La poésie pour réparer les vivants
De plus en plus de médecins américains envoient des poèmes aux revues médicales, manière pour eux de penser – et panser – leur expérience et celle des patients.
En mars, le Los Angeles Times publiait un reportage sur l’engouement des médecins américains pour la poésie. Il faut dire que la Californie était loin des 20 000 cas de coronavirus dénombrés début avril. Pourtant, loin d’être anachronique, l’article soulève des questions essentielles à propos de ce métier, en cette période de pandémie : comment vivre normalement quand on encaisse chaque jour autant de détresse, d’urgences ?
Comment rester humain quand les patients et leurs familles nous attribuent le pouvoir divin de conjurer la mort ? Ces interrogations sont au coeur des poèmes que des centaines de médecins, infirmiers et autres soignants soumettent chaque année aux revues médicales américaines, convaincus que « la poésie est le meilleur moyen de saisir la fragilité, la ténacité et l’universalité de l’expérience humaine » . Le Los Angeles Times rappelle que l’histoire littéraire compte de
nombreux médecins-poètes, de John Keats à William Carlos Williams. Le docteur Rafael Campo, de l’école de médecine de Harvard, est chef de la rubrique poésie du prestigieux Journal of the American Medical Association ( JAMA). Selon lui, la section poésie est l’une des plus lues de la revue, qui reçoit 200 poèmes par mois, et n’en publie qu’un par numéro.
Les textes choisis racontent la nuit passée à surveiller un patient au pronostic vital engagé ; ils offrent aux médecins un lieu où exprimer leur sensibilité quand l’organisation même de l’hôpital pousse à agir comme un robot ; enfin, ils permettent d’accepter que l’on n’ait pas toujours une réponse médicale à la maladie.
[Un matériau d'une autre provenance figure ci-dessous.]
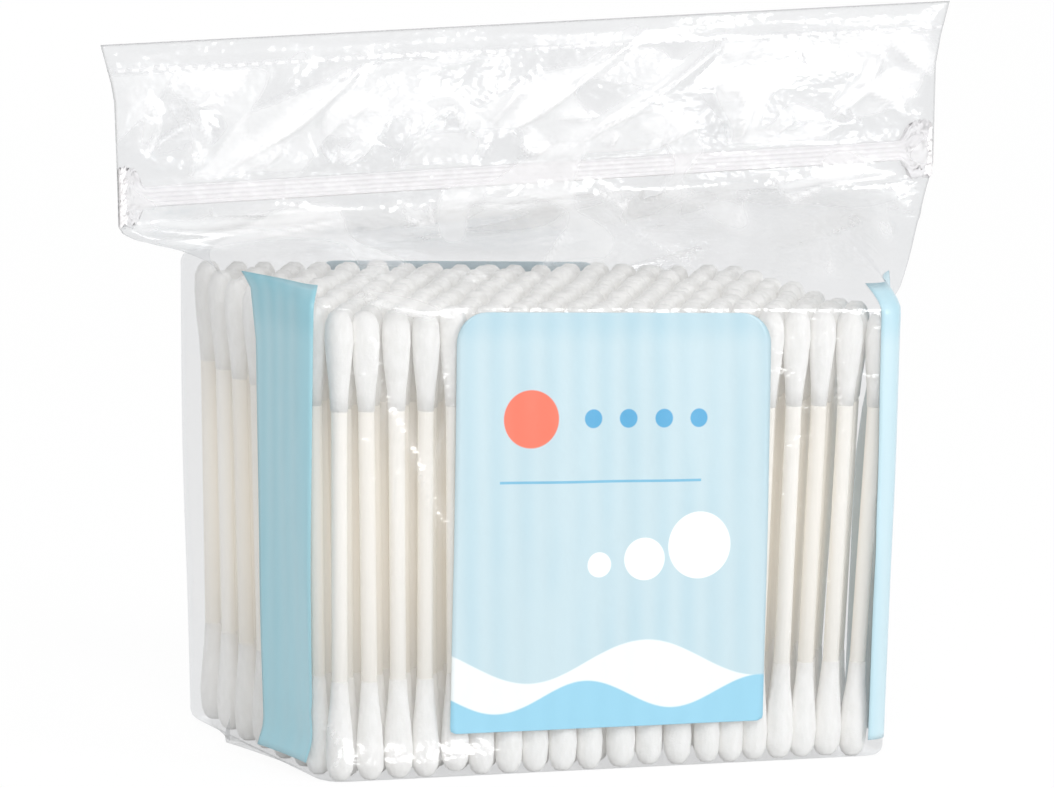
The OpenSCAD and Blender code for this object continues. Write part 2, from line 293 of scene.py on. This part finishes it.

Persuadés que les poèmes aident aussi bien le soignant que le patient, certains chefs de service intègrent la lecture et l’écriture de ceux-ci dans la formation proposée aux internes. « Quand un traitement n’est pas possible, quand on sait qu’il n’y aura pas un autre cycle de chimiothérapie, qu’avons-nous à offrir à nos patients ? Notre humanité », conclut le docteur Rafael Campo.